You tell your sister what you found and you tell her it will not be happening again.

You check the girls room every day and if you find one, you frog March her into the room so she can clean it off in front of you.

If your sister doesn't like it, tough! She should have raised her child to have better hygiene standards and go respect other peoples property.

UpaladderwatchingTV · 02/10/2023 01:53

You are definitely NOT BU! Who would want to have to do that, it's disgusting! I think you need to tell your DS the way that you feel. It may result in a falling out, but if their visits cause you such a lot of extra AND disgusting work, not to mention making you stressed and angry, it's really not worth them coming, or at least not in my opinion.

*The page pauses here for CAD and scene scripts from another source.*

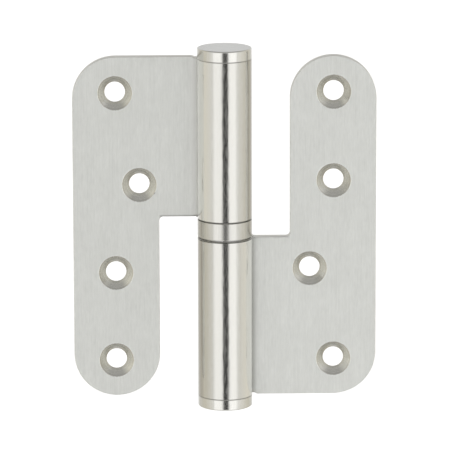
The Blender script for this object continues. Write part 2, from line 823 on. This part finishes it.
def dress_bearing():
    """The balls and their cage keep their solids, and get their metals."""
    ball = ground_metal("ball_steel", ball_finish)
    brass = ground_metal("cage_brass", brass_finish)
    for name in frame["nodes"]:
        if name.startswith("bearing_ball") or name == "ball_cage":
            mesh = frame["nodes"][name].data
            mesh.materials.clear()
            mesh.materials.append(brass if name == "ball_cage" else ball)


# Studio

floor_drop = 0.60
floor_size = 60.0
floor_fibre = (0.02, 0.02, 0.02)
floor_dark = (0.93, 0.93, 0.93, 1)
floor_light = (0.95, 0.95, 0.95, 1)
floor_roughness = 0.9
floor_glow = 0.6
white = (1.0, 1.0, 1.0, 1)

# The camera, fitted to the photograph: angles in degrees, lengths in metres
camera_elevation = 12.37
camera_azimuth = -1.38
camera_roll = 0.15
camera_distance = 1.299
camera_target_x = 0.346 * mm
camera_target_z = 0.394 * mm
camera_far = 200
pixels_per_metre = 3406.0   # at the target, in the 452 pixel frame
frame_pixels = 452
sensor_width = 36.0

# The soft boxes round the object, as brightness and warmth by angle from straight ahead, left to right
studio_light = [
    (-180, 1.00, 0.0), (-154, 1.00, 0.0), (-144, 0.74, 0.6), (-115, 0.75, 1.3), (-98, 0.77, 1.7),
    (-82, 0.81, 1.3), (-65, 0.90, 0.7), (-54, 0.90, 0.3), (-46, 1.36, 0.0), (-10, 1.36, 0.0),
    (10, 1.44, 0.0), (45, 1.44, 0.0), (54, 1.00, 0.2), (65, 0.97, 0.6), (82, 0.90, 1.0),
    (98, 0.83, 1.4), (115, 0.78, 1.6), (144, 0.77, 0.6), (154, 1.00, 0.0), (180, 1.00, 0.0),
]
warm_tint = (1.0, 0.975, 0.90)   # at a warmth of 1

# Elevations over which the light changes, and its brightness past them as a share of that at the side
below_span = (-50.0, -22.0)
below_share = 0.90
above_span = (25.0, 55.0)
above_share = 0.50

# The gap that the camera looks through, which the polished barrel shows as a dark line, and one like it at
# the back. The halves are degrees from the middle, to where the gap is full and to where it has ended.
front_gap = {
    "level": 0.045,
    "azimuth": 1.8,
    "half_width": (10.7, 13.8),
    "elevation": -12.0,
    "half_height": (14.0, 22.0),
}
back_gap = {
    "level": 0.20,
    "azimuth": 180.0,
    "half_width": (5.0, 9.0),
    "elevation": -12.0,
    "half_height": (9.0, 14.0),
}

# The boxes ahead stand low: past these elevations nothing is brighter than the walls
wall_level = 0.82
wall_above = (2.0, 12.0)
wall_below = (-50.0, -36.0)


def build_floor():
    half = floor_size / 2
    corners = [(-half, -half, 0), (half, -half, 0), (half, half, 0), (-half, half, 0)]
    mesh = bpy.data.meshes.new("floor")
    mesh.from_pydata(corners, [], [(0, 1, 2, 3)])
    mesh.materials.append(floor_paper())
    floor = new_object("floor", mesh)
    floor.location.z = cad_low.z - floor_drop
    floor.visible_glossy = False


def floor_paper():
    made = bpy.data.materials.new("floor_paper")
    made.use_nodes = True
    tree = made.node_tree
    shader = tree.nodes["Principled BSDF"]
    place = tree.nodes.new("ShaderNodeTexCoord").outputs["Object"]
    fibre = stretched_noise(tree, place, floor_fibre)
    set_socket(tree, shader.inputs["Base Color"], mixed(tree, fibre, floor_dark, floor_light))
    shader.inputs["Roughness"].default_value = floor_roughness
    shader.inputs["Emission Color"].default_value = white
    shader.inputs["Emission Strength"].default_value = floor_glow
    return made


def by_degrees(tree, angle, span, result):
    """Maps an angle in radians from a span in degrees."""
    return ranged(tree, angle, (radians(span[0]), radians(span[1])), result)


def past_edge(tree, angle, middle, half):
    """0 within the gap, 1 outside it, over the soft edge that half gives in degrees."""
    away = math_node(tree, "ABSOLUTE", math_node(tree, "SUBTRACT", angle, radians(middle)))
    return by_degrees(tree, away, half, whole)


def gap_light(tree, turn, climb, gap):
    """What is left of the light by direction: the gap's level within it, 1 outside."""
    aside = past_edge(tree, turn, gap["azimuth"], gap["half_width"])
    over = past_edge(tree, climb, gap["elevation"], gap["half_height"])
    return ranged(tree, math_node(tree, "MAXIMUM", aside, over), whole, (gap["level"], 1.0))


def soft_boxes(tree, turn):
    """Colour of the light round the object, from the angle to straight ahead."""
    ramp = add_node(tree, "ShaderNodeValToRGB", {"Fac": ranged(tree, turn, (-pi, pi), whole)})
    stops = ramp.color_ramp.elements
    while len(stops) > 1:
        stops.remove(stops[-1])
    for number, (angle, level, warmth) in enumerate(studio_light):
        share = (angle + 180) / 360
        stop = stops[0] if number == 0 else stops.new(share)
        stop.position = share
        stop.color = [level * tint**warmth for tint in warm_tint] + [1]
    return ramp.outputs["Color"]


def walls_and_boxes(tree, boxes, climb):
    """The soft boxes, and past their upper and lower ends only the walls."""
    held = vector_node(tree, "MINIMUM", {0: boxes, 1: [wall_level] * 3})[0]
    above = by_degrees(tree, climb, wall_above, whole)
    below = by_degrees(tree, climb, wall_below, falling)
    return mixed(tree, math_node(tree, "MAXIMUM", above, below), boxes, held)


def build_world():
    """Light by direction for the object, and plain white for the camera."""
    world = bpy.data.worlds.new("studio")
    bpy.context.scene.world = world
    world.use_nodes = True
    tree = world.node_tree
    parts = separate(tree, tree.nodes.new("ShaderNodeTexCoord").outputs["Generated"])
    turn = math_node(tree, "ARCTAN2", parts["X"], math_node(tree, "MULTIPLY", parts["Y"], -1.0))
    climb = math_node(tree, "ARCSINE", parts["Z"])
    level = math_node(
        tree, "MULTIPLY",
        by_degrees(tree, climb, below_span, (below_share, 1.0)),
        by_degrees(tree, climb, above_span, (1.0, above_share)),
    )
    level = math_node(tree, "MULTIPLY", level, gap_light(tree, turn, climb, front_gap))
    either_side = math_node(tree, "ABSOLUTE", turn)
    level = math_node(tree, "MULTIPLY", level, gap_light(tree, either_side, climb, back_gap))
    walls = walls_and_boxes(tree, soft_boxes(tree, turn), climb)
    lit = vector_node(tree, "SCALE", {0: walls, 3: level})[0]
    seen = add_node(tree, "ShaderNodeLightPath").outputs["Is Camera Ray"]
    set_socket(tree, tree.nodes["Background"].inputs["Color"], mixed(tree, seen, lit, white))


def build_camera():
    tilt, turn = radians(camera_elevation), radians(camera_azimuth)
    back = Vector((sin(turn) * cos(tilt), -cos(turn) * cos(tilt), sin(tilt)))
    facing = (-back).to_track_quat("-Z", "Y")
    right = facing @ Vector((1, 0, 0))
    up = facing @ Vector((0, 1, 0))
    camera = bpy.data.objects.new("camera", bpy.data.cameras.new("camera"))
    bpy.context.scene.collection.objects.link(camera)
    camera.location = right * camera_target_x + up * camera_target_z + back * camera_distance
    camera.rotation_mode = "QUATERNION"
    camera.rotation_quaternion = facing @ Matrix.Rotation(radians(-camera_roll), 3, "Z").to_quaternion()
    camera.data.sensor_width = sensor_width
    camera.data.lens = pixels_per_metre * camera_distance / frame_pixels * sensor_width
    camera.data.clip_end = camera_far
    bpy.context.scene.camera = camera


build_pieces()
dress_bearing()
build_floor()
build_world()
build_camera()
bpy.context.scene.view_settings.view_transform = "Standard"
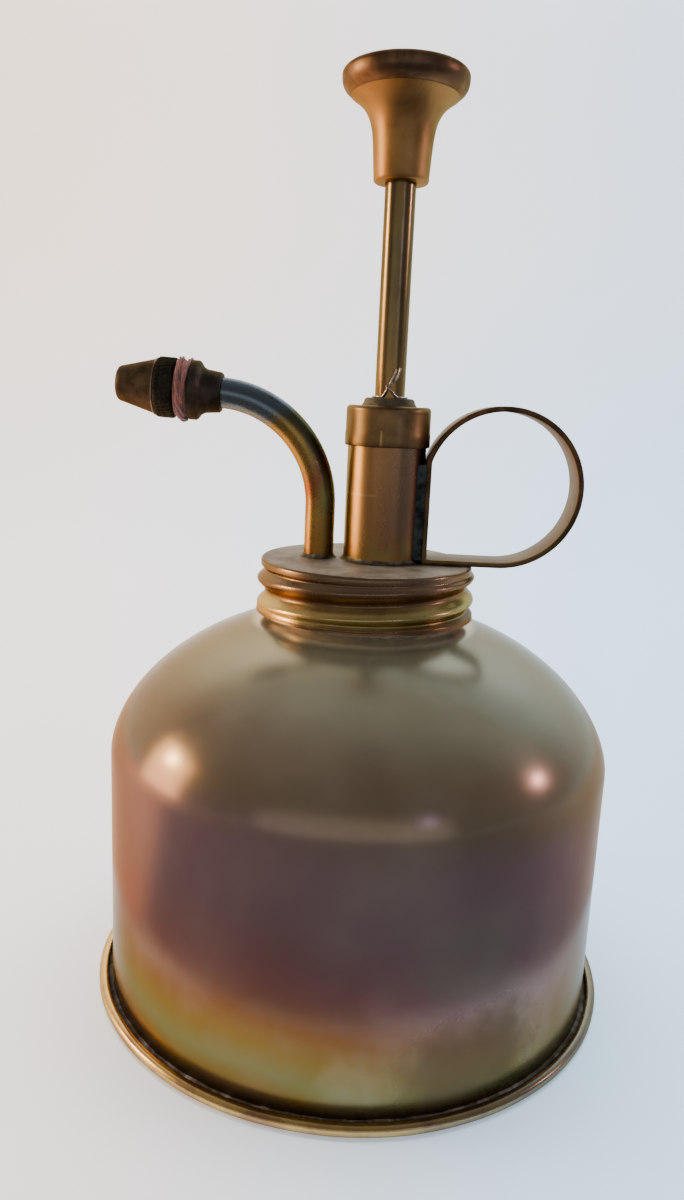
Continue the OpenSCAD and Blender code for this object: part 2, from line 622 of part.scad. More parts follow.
module valve_block() color([0.6, 0.48, 0.28]) difference() {
    union() {
        at_pump() translate([0, 0, inlet_seat_z - 2.4])
            cylinder(r = block_r, h = barrel_foot_z + block_lap - inlet_seat_z + 2.4);
        at_pump() translate([0, 0, block_foot_z]) cylinder(r = dip_r + 1.2, h = dip_lap + 2);
        at_spout() translate([0, 0, passage_z - 2.4]) cylinder(r = lug_r, h = lug_top_z - passage_z + 2.4);
        translate([-spout_x, -lug_r + 0.4, passage_z - 2.4])
            cube([spout_x + pump_x, 2 * lug_r - 0.8, web_h]);
    }
    at_pump() {
        translate([0, 0, barrel_foot_z]) cylinder(r = barrel_r + fit, h = block_lap + 1);
        translate([0, 0, inlet_seat_z]) cylinder(r = inlet_chamber_r, h = barrel_foot_z - inlet_seat_z + 1);
        translate([0, 0, block_foot_z - 1]) cylinder(r = inlet_hole_r, h = inlet_seat_z - block_foot_z + 2);
        translate([0, 0, block_foot_z - 1]) cylinder(r = dip_r + fit, h = dip_lap + 1);
        translate([0, block_r + 1, inlet_pin_z]) rotate([90, 0, 0]) cylinder(r = pin_r + fit, h = 2 * block_r + 2);
    }
    at_spout() {
        translate([0, 0, passage_z - passage_r]) cylinder(r = outlet_hole_r, h = lug_top_z);
        translate([0, 0, outlet_seat_z]) cylinder(r = outlet_chamber_r, h = lug_top_z);
        translate([0, 0, riser_foot_z]) cylinder(r = spout_r + fit, h = lug_top_z);
        translate([0, lug_r + 1, outlet_pin_z]) rotate([90, 0, 0]) cylinder(r = pin_r + fit, h = 2 * lug_r + 2);
    }
    translate([-spout_x, 0, passage_z]) rotate([0, 90, 0]) cylinder(r = passage_r, h = spout_x + pump_x);
}

module inlet_ball() color([0.75, 0.75, 0.78])
    at_pump() translate([0, 0, inlet_seat_z + inlet_ball_seat + fit]) sphere(r = inlet_r, $fn = 48);

module outlet_ball() color([0.75, 0.75, 0.78])
    at_spout() translate([0, 0, outlet_seat_z + outlet_ball_seat + fit]) sphere(r = outlet_r, $fn = 48);

// A round pin across the Y direction
module cross_pin(z, half)
    translate([0, half, z]) rotate([90, 0, 0]) cylinder(r = pin_r, h = 2 * half, $fn = 24);

module inlet_pin() color([0.6, 0.5, 0.3]) at_pump() cross_pin(inlet_pin_z, block_r - 0.3);

module outlet_pin() color([0.6, 0.5, 0.3]) at_spout() cross_pin(outlet_pin_z, lug_r - 0.2);

module dip_tube() color([0.6, 0.48, 0.28])
    at_pump() tube(dip_r, dip_bore_r, dip_top_z - fit - strainer_z - 1, strainer_z + 1);

// Cup with three rows of holes, soldered over the dip tube's end
module strainer() color([0.6, 0.5, 0.3]) at_pump() difference() {
    translate([0, 0, strainer_z]) cylinder(r = strainer_r, h = strainer_h);
    translate([0, 0, strainer_z + 0.6]) cylinder(r = strainer_r - 0.6, h = strainer_h - 1.6);
    translate([0, 0, strainer_z + 0.9]) cylinder(r = dip_r + fit, h = strainer_h);
    for (row = [0:2], a = [0:45:315])
        translate([0, 0, strainer_z + 2 + 2 * row]) rotate([90, 0, a + 22.5 * (row % 2)])
            translate([0, 0, dip_r + 0.5]) cylinder(d = 1, h = 3, $fn = 16);
}

bottle_shell();
base_pan();
base_seam();
lid_gasket();
lid_cap();
pump_barrel();
barrel_solder();
barrel_cap();
gland_bush();
gland_packing();
tie_wire();
finger_ring();
ring_solder();
spout_tube();
spout_solder();
nozzle_socket();
swirl_core();
sealing_twine();
nozzle_washer();
nozzle_cap();
plunger_rod();
knob_stem();
knob_disc();
piston_plate();
cup_leather();
piston_nut();
spring_seat();
return_spring();
valve_block();
inlet_ball();
inlet_pin();
outlet_ball();
outlet_pin();
dip_tube();
strainer();
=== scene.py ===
"""Looks of a spun brass plant mister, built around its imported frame."""

import json
import math

import bmesh
import bpy
from mathutils import Euler, Matrix, Vector


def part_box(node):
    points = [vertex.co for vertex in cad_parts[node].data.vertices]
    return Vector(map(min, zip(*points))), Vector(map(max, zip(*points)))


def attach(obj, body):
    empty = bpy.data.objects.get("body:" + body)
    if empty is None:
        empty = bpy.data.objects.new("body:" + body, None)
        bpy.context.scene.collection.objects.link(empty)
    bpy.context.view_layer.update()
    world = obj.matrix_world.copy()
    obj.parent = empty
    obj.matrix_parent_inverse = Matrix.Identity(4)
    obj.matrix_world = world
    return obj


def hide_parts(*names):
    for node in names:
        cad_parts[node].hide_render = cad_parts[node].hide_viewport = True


bl_info = {
    "name": "Brass Plant Mister",
    "version": (1, 0, 0),
    "blender": (4, 5, 0),
    "location": "View3D > Sidebar > Mister",
    "description": "Builds a brass plant mister: bottle, lid, pump, spout, nozzle and ring",
    "category": "Object",
}

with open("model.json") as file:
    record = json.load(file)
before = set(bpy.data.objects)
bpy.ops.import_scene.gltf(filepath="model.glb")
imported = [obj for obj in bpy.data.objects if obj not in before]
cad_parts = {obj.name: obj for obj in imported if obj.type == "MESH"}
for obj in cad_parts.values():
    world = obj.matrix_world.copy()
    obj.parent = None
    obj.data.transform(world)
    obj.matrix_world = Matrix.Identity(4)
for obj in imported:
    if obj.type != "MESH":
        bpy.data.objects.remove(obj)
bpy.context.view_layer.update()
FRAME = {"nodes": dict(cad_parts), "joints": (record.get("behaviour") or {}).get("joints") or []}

MM = 0.001
FIT = 0.02 * MM  # play between a piece and the one it sits on
X, Y, Z = Vector((1, 0, 0)), Vector((0, 1, 0)), Vector((0, 0, 1))
FULL_TURN = 2 * math.pi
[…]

If you can't bring yourself to talk to her about it, either by phone or face to face, then I'd be inclined to either email, or even send a proper letter by snail mail, so that she really has a chance to think about what you've said, before she reacts, as often things are said on the spur of the moment due to embarrassment, etc., whereas if she has a chance for your words to sink in, she may realise that you aren't being unfair, but merely telling her how you feel and setting boundaries as to what is, and what isn't acceptable when they visit your home. Good luck, I hope you're able to reach an understanding with your DS and her family.

Mothership4two · 02/10/2023 03:20

I think it's not only completely gross but very odd behaviour. She is old enough to know this. Personally I would be telling her "I DO NOT expect to be cleaning off your bogies!" and it really would not bother me to do it in front of her mother and sister. If your sister gets offended she is not being a good mum and is very much misplacing her anger.